The decision to go digital at Benilde came gradually, Skinner said. While schools nationwide are scaling back their libraries for budget reasons, that wasn't the case at Benilde, a private Catholic school. The staff got rid of many outdated books when the library was moved in 2001. Later, they noticed students weren't using the remaining books. Meanwhile, at national conferences they learned that research was changing.

Administrators gave teachers first crack at books slated for donation, Skinner said. English teachers were concerned about having fiction books on hand in print, so Skinner had them buy titles to keep in their classrooms.

Skinner said the library space is still a work in progress, but she thinks of it as a "learning commons." Teachers are there to help with writing and math, and she envisions furnishing it with comfortable chairs and putting student artwork on the walls.

Mindy Muenzberg, whose son is a junior at Benilde, said she knows the students have great access to books at public libraries, but the nearly bookless room gives her pause.

"With the age of the Internet, I know things are going to change," she said. "For someone our age, it's kind of startling to see a library without stacks of books."

Kathy Dillon was involved in the school's parent association last year when the changes were discussed.

"At first we were all like 'You're doing what?'" she said. But then they saw how the switch would fit the school's needs better, she said. Her daughter was already using county library books when she wrote papers, Dillon said. For pleasure reading, "I think they buy, I think they borrow. ... They kind of pass their books around," she said.

Social learning

Schools nationwide are rethinking how to provide students with resources, said Susan Ballard, president of the American Association of School Librarians. It's much easier to forgo physical books if, as at Benilde, each student has a laptop and access to physical books at home or in other places, she and others said.

A prep school outside of Boston caused a stir when it removed its book stacks three years ago. A few other libraries have since followed suit.

Some schools have set up more collaborative spaces in their libraries. "This generation of kids ... learning is a social experience for them," Ballard said.

Nationally, teachers have mixed verdicts on how technology is affecting students' research, a Pew Internet Project survey showed. While electronic access is helpful, teachers are worried that students rely too much on search engines and "think, in effect, that Google equals research," said Lee Rainie, director of the Pew Internet Project.

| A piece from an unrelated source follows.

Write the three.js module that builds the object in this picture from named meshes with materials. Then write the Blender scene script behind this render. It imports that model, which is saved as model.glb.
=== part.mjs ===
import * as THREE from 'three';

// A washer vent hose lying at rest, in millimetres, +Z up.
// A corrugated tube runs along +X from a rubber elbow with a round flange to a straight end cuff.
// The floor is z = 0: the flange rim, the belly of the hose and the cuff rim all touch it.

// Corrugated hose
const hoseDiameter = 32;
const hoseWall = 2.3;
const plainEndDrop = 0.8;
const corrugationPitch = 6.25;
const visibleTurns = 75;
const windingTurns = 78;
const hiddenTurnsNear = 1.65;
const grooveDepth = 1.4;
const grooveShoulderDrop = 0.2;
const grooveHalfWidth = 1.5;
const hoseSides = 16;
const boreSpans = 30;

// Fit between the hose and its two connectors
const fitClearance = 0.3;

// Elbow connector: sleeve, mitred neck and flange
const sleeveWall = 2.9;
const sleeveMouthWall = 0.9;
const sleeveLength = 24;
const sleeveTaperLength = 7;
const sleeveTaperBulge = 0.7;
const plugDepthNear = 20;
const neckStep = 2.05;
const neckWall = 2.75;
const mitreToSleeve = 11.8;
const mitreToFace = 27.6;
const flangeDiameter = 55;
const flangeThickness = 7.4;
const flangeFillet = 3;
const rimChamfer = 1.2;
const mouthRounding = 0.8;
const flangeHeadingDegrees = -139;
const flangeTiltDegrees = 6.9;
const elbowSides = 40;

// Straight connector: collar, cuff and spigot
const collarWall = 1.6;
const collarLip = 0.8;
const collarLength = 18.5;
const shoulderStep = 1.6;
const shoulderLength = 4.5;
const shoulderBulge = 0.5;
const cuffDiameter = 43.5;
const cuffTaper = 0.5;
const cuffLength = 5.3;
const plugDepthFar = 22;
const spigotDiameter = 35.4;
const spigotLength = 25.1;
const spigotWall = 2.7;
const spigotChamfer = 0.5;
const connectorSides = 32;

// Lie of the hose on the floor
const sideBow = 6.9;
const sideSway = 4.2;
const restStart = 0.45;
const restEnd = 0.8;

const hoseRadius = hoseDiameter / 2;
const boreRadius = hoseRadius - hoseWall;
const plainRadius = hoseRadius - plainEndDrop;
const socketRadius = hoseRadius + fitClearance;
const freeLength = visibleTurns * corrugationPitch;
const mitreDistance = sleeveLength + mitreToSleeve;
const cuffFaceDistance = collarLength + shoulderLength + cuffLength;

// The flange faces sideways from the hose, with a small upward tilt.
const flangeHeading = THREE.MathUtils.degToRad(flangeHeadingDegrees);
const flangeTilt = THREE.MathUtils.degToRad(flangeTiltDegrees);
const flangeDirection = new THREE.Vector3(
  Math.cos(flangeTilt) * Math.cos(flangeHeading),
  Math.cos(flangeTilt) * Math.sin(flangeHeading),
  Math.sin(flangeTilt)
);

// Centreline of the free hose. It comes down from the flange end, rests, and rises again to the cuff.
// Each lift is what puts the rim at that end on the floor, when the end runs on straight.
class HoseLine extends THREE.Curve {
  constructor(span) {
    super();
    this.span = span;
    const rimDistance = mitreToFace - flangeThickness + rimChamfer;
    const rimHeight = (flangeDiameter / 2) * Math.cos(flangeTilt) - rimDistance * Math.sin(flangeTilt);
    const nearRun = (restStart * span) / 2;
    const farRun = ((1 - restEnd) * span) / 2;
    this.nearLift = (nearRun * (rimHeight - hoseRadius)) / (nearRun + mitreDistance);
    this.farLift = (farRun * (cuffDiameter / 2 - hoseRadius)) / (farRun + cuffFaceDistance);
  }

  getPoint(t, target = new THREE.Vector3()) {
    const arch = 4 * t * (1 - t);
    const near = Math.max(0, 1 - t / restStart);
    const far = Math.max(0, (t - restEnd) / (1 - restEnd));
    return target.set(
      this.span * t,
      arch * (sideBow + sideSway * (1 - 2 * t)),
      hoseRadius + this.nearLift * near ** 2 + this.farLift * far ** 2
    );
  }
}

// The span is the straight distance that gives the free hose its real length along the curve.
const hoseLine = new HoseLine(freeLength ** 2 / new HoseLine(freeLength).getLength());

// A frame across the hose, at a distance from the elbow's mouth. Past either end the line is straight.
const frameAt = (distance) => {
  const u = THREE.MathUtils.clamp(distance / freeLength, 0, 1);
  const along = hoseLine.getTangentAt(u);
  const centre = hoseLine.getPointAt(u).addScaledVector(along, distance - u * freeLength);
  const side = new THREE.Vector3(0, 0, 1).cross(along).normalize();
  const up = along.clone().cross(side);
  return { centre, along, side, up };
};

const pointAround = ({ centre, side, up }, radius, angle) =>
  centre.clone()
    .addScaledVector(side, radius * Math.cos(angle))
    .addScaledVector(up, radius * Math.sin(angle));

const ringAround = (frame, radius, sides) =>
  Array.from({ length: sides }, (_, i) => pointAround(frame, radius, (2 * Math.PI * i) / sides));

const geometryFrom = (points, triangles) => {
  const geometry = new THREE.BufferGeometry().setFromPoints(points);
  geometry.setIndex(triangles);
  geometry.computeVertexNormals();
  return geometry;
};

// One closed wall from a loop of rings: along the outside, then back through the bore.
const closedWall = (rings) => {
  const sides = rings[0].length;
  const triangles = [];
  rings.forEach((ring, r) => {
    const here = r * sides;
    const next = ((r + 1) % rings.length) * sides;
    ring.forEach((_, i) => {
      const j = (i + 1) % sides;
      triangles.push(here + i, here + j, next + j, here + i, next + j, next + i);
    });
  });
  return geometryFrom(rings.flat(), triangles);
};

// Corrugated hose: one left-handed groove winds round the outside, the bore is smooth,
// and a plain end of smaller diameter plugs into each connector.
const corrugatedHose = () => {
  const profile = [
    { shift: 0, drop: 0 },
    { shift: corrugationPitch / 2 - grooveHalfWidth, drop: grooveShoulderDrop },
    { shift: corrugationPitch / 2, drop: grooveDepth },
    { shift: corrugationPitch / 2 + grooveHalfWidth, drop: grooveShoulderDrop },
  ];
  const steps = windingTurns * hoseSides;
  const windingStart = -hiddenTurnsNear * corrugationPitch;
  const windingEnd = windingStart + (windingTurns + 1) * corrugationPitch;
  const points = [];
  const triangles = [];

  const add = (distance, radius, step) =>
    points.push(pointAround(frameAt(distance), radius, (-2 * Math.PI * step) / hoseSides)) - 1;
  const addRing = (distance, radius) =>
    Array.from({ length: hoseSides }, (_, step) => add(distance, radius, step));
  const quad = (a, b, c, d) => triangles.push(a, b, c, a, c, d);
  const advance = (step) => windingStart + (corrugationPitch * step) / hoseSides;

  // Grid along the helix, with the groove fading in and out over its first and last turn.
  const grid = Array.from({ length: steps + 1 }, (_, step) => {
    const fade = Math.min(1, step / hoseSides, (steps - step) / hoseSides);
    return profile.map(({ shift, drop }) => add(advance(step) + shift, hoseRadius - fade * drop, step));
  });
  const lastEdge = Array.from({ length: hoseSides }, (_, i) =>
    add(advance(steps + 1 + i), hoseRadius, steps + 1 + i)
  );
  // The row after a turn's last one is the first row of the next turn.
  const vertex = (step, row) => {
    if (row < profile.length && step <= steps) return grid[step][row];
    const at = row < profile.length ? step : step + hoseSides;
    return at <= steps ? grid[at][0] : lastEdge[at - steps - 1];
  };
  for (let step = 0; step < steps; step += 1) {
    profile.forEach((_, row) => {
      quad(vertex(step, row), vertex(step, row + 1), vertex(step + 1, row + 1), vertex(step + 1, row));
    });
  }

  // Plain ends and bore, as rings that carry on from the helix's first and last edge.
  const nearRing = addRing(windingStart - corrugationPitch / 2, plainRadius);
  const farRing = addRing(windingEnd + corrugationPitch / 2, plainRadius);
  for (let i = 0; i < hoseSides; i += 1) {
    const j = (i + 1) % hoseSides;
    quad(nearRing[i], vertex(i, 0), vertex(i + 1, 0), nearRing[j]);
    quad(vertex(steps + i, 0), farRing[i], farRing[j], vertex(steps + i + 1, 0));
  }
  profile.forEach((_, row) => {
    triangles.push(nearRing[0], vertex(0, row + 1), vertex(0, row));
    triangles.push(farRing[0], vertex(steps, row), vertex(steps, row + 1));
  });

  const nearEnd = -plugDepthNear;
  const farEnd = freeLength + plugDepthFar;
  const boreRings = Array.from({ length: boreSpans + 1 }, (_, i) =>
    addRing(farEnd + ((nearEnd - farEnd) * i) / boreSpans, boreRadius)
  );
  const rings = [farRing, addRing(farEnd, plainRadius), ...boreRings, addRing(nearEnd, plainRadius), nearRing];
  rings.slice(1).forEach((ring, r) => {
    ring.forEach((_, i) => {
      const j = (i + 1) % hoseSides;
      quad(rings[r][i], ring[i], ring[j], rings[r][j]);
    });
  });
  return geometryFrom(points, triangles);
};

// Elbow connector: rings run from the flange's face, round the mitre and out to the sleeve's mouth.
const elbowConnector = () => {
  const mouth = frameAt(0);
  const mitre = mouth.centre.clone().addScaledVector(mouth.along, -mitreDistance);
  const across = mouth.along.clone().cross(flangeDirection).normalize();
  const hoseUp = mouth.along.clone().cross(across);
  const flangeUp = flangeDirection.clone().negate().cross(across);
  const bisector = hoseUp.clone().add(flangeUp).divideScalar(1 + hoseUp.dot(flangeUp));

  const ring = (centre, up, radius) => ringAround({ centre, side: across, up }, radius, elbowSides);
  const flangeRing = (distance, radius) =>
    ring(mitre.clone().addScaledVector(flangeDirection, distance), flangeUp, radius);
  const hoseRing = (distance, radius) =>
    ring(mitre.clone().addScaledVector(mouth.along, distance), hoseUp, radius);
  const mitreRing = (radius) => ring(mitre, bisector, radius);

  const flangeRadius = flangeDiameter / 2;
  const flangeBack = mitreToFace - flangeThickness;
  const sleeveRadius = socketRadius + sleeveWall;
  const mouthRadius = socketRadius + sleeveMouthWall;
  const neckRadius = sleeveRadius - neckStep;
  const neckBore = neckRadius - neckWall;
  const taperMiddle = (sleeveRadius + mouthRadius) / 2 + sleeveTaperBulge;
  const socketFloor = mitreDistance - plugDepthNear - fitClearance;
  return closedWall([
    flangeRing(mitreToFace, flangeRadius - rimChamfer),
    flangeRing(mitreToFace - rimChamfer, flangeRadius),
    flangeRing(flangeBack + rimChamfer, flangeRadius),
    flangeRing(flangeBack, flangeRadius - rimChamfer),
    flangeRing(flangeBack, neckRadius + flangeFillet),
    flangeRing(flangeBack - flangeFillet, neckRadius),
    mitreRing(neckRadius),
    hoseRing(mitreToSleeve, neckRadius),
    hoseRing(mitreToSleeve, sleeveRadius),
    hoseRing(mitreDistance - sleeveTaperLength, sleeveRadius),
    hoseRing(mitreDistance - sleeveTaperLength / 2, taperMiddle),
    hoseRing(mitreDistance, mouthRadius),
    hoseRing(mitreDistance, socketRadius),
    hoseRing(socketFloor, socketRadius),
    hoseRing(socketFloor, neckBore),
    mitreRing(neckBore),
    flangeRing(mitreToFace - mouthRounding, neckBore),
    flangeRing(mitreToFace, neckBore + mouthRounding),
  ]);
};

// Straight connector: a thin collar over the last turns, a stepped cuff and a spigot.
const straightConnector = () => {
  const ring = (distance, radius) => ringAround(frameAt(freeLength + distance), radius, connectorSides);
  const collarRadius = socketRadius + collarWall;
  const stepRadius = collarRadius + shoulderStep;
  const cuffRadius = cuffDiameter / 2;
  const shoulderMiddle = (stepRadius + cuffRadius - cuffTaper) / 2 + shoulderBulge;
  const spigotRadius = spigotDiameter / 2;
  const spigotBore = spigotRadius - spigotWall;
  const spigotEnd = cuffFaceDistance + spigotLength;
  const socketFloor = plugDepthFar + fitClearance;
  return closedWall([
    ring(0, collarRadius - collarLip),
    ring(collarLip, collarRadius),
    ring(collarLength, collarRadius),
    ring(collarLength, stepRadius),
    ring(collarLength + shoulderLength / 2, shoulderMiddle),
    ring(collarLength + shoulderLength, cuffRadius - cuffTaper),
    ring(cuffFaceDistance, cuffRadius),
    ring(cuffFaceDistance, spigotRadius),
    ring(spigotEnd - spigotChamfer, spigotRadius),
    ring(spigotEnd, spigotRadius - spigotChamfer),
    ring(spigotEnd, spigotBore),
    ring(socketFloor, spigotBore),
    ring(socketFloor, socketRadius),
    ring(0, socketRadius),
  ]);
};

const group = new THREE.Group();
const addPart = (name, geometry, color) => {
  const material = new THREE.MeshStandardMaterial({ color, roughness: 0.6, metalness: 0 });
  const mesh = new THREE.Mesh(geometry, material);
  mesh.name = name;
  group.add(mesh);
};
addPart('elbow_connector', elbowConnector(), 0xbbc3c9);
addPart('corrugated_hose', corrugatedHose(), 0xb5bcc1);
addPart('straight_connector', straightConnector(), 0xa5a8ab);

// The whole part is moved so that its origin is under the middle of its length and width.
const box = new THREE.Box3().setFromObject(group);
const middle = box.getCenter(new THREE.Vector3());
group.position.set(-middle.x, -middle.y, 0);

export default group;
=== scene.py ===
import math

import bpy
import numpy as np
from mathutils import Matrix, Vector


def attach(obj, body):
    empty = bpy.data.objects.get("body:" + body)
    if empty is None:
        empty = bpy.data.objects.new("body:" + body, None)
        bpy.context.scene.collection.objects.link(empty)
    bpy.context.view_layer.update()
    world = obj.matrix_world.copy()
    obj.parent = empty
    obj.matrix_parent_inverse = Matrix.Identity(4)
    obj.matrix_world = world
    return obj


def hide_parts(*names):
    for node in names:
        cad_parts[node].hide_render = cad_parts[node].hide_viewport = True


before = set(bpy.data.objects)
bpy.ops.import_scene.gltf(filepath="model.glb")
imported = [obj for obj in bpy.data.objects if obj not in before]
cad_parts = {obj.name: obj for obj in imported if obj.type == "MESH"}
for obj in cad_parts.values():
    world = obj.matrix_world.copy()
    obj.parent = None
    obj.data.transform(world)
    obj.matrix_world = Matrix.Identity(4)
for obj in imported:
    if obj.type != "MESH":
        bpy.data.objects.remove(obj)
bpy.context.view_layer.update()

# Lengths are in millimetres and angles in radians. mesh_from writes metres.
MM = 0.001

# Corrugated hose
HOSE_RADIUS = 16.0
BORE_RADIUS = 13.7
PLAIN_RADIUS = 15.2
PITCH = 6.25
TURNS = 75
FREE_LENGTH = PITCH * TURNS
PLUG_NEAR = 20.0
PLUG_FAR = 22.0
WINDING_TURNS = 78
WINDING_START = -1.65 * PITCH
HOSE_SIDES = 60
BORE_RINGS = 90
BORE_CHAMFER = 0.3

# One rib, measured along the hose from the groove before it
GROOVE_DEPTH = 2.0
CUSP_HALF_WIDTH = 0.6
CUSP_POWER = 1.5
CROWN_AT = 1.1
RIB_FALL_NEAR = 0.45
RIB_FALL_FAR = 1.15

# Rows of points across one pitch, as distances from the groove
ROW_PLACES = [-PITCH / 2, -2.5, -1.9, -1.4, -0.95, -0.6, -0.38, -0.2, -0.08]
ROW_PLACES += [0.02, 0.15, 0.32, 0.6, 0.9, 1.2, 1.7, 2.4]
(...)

Students have difficulty judging the quality of information on search engines, the survey found, making that skill a high teaching priority.

William Powers, author of "Hamlet's Blackberry," which argues that people need to balance online and offline worlds, said librarians have competing schools of thought on electronic vs. print, with many seeing different values in each.

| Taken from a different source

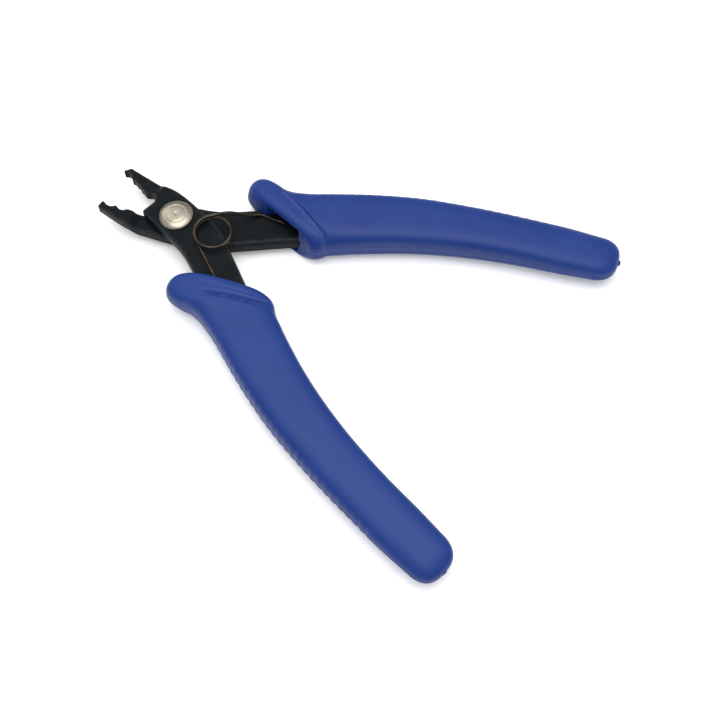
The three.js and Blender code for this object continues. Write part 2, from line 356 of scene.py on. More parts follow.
def nickel():
    """Bright plating with faint stains and small pits."""
    s = Shader("nickel_plate", Metallic=1.0)
    stain = s.noise(700, 4, 0.6)
    fine = s.noise(5200, 4, 0.65)
    base = s.mix(s.range(stain, 0.36, 0.66), NICKEL_DARK, NICKEL_LIGHT)
    pits = s.range(s.noise(2100, 2), 0.62, 0.72)
    base = s.mix(s.math("MULTIPLY", pits, 0.35), base, NICKEL_PITS)
    rough = s.range(stain, 0.35, 0.65, 0.24, 0.34)
    return s.finish(base, rough, s.bump(fine, 0.16, 0.00003))


def spring_wire():
    """Brown-black drawn wire."""
    s = Shader("spring_wire", Metallic=0.85)
    tone = s.noise(420, 3)
    drawn = s.noise(3500, 3, 0.6)
    base = s.mix(s.range(tone, 0.35, 0.65), WIRE_DARK, WIRE_LIGHT)
    rough = s.range(drawn, 0.3, 0.7, 0.30, 0.46)
    return s.finish(base, rough, s.bump(drawn, 0.2, 0.00003))


def blue_vinyl():
    """Satin moulded vinyl: slow waves, a fine pebble, and a painted highlight in paler blue along the lip's
    crests and the parting line.
    """
    s = Shader("blue_vinyl", IOR=1.48, Specular_IOR_Level=0.24)
    cloud = s.noise(70, 3)
    pebble = s.noise(3300, 3, 0.6)
    flow = s.noise(190, 2)
    base = s.mix(s.range(cloud, 0.35, 0.65), VINYL_DARK, VINYL_LIGHT)
    # painted highlight: paler blue on the crest marks, along the lip's crests and the parting line, broken
    # up by the pebble
    painted_highlight = s.math("MULTIPLY", s.attribute("crest"), s.range(pebble, 0.35, 0.62), clamp=True)
    base = s.mix(painted_highlight, base, VINYL_PAINTED_HIGHLIGHT)
    rough = s.math("ADD", s.range(pebble, 0.3, 0.7, 0.36, 0.48), s.range(cloud, 0.3, 0.7, -0.03, 0.04))
    normal = s.bump(flow, 0.12, 0.0002)
    normal = s.bump(pebble, 0.22, 0.00005, under=normal)
    return s.finish(base, rough, normal)


# ---- the steel halves ----
# where each jaw starts and ends its step towards the mating plane, and how much of the step
# is an even slope rather than a smooth curve
JOG = {UPPER: (-8.5, -10.9), LOWER: (-8.95, -12.2)}
JOG_EVEN = 0.3

# The outline of a half goes round as runs that meet at corners: jaw, boss, arm and back.
BOSS_FRONT = -7.15
LOWER_JAW = [
    [(-20.8, -1.65), (-20.6, -0.95), (-20.32, -0.15), (-20.05, 0.2), (-19.8, 0.1), (-19.3, -0.3),
     (-18.6, -0.68), (-17.6, -0.76), (-16.9, -0.52), (-16.4, -0.18)],
    [(-16.4, -0.18), (-15.9, -0.62), (-15.4, -0.94), (-14.8, -1.12), (-14.2, -1.04), (-13.7, -0.8),
     (-13.2, -0.52)],
    [(-13.2, -0.52), (-12.4, -0.55), (-11.4, -0.68)],
    [(-11.4, -0.68), (-10.9, -0.82), (-10.3, -0.78), (-9.4, -0.6)],
    [(-9.4, -0.6), (-8.4, -0.2), (-7.7, 0.5), (BOSS_FRONT, 1.4)],
]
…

Any school that has the budget for both but removes print "is really shortchanging their students," he said. Students gain a lot from sitting down with a printed book, undistracted, he explained: "It's a space apart for the mind."

Back at Benilde, Petersen said she prefers to read novels and popular titles on paper. That's apparently true for others, too. When sophomores had to choose a book to read over winter break, only two out of nearly 60 chose e-books.

New responsibilities

Benilde's librarian, Lynn Bottge, was against e-books until she researched them.

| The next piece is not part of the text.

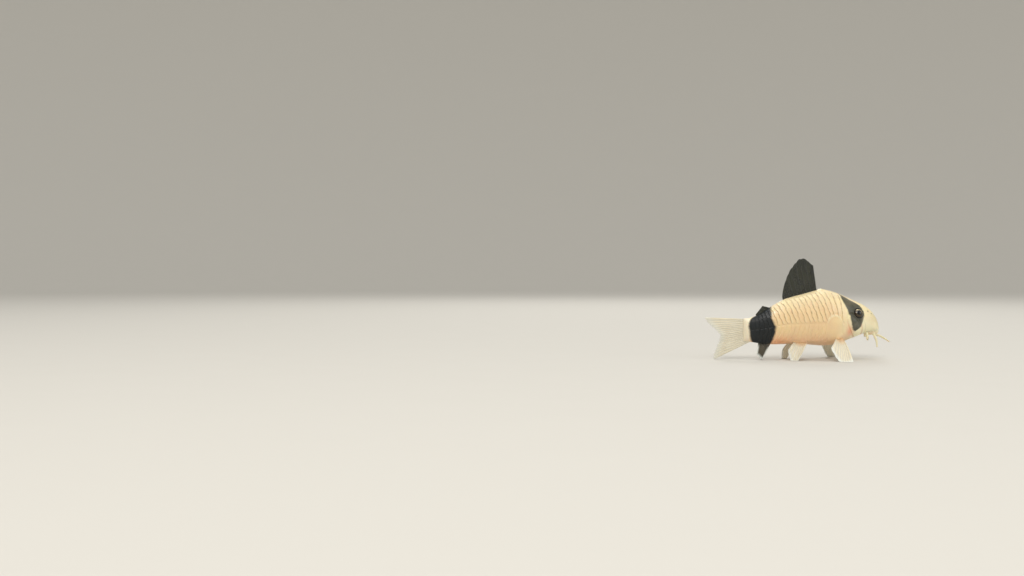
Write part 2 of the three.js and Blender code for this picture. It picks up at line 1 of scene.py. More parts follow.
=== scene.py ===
"""A life-size armoured catfish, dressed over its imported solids, on a plain studio stage.

Lengths inside the shape functions are millimetres in the fish's own frame: the snout tip is at 0, the tail
runs towards -X, +Y is the fish's left and Z is up from the floor. to_frame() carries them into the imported
model's frame, in metres.
"""

import json
import math

import bpy
import numpy as np
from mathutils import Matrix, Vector

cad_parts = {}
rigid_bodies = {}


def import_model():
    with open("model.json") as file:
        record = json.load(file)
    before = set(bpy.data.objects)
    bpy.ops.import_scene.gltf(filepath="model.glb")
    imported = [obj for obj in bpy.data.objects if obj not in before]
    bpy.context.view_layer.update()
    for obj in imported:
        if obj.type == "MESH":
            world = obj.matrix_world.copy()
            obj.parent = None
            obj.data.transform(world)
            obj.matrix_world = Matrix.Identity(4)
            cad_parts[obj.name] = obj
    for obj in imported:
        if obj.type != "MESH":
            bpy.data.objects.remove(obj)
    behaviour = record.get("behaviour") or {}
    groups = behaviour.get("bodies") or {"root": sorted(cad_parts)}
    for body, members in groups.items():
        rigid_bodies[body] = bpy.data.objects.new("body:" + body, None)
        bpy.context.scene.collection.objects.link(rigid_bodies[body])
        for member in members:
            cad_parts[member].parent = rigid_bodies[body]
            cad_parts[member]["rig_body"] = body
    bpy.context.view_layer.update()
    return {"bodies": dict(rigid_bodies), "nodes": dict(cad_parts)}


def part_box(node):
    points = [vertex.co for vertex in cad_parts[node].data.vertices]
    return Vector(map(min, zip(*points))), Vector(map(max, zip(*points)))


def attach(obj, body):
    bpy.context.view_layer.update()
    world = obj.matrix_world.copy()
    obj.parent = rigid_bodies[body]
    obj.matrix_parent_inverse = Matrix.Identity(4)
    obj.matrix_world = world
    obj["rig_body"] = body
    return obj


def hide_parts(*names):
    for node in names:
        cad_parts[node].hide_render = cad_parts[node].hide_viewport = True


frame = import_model()

bl_info = {
    "name": "Armoured catfish model",
    "version": (1, 0, 0),
    "blender": (4, 5, 0),
    "location": "3D Viewport > Sidebar > Catfish",
    "description": "Skin, eyes, mouth, barbels and fins of a small armoured catfish, and its studio stage",
    "category": "Add Mesh",
}

MM = 0.001
SIDES = (("left", 1.0), ("right", -1.0))

# ---------------------------------------------------------------- the fish's measures, in millimetres

STANDARD_LENGTH = 38.0
ROOT_DEPTH = 0.9
BEND_START = 0.4
BEND_END_ANGLE = math.radians(12)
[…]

"It would have been hundreds of thousands of dollars" to maintain stacks of hard-copy books at Benilde, she said. Under a deal available with one distributor, the school would have access to a catalog of about 200,000 scholarly e-books but pay only when they're downloaded. The school subscribes to dozens of databases, which students can access throughout the building or at home with passwords.

"I think we're in the era now where the library is not in one place," said Bottge, who will retire in January.

The new librarian will have a lot to teach students about getting good information -- and being good online citizens -- in the digital age, Skinner said: "The role of the librarian, or the library media specialist, has never been more important."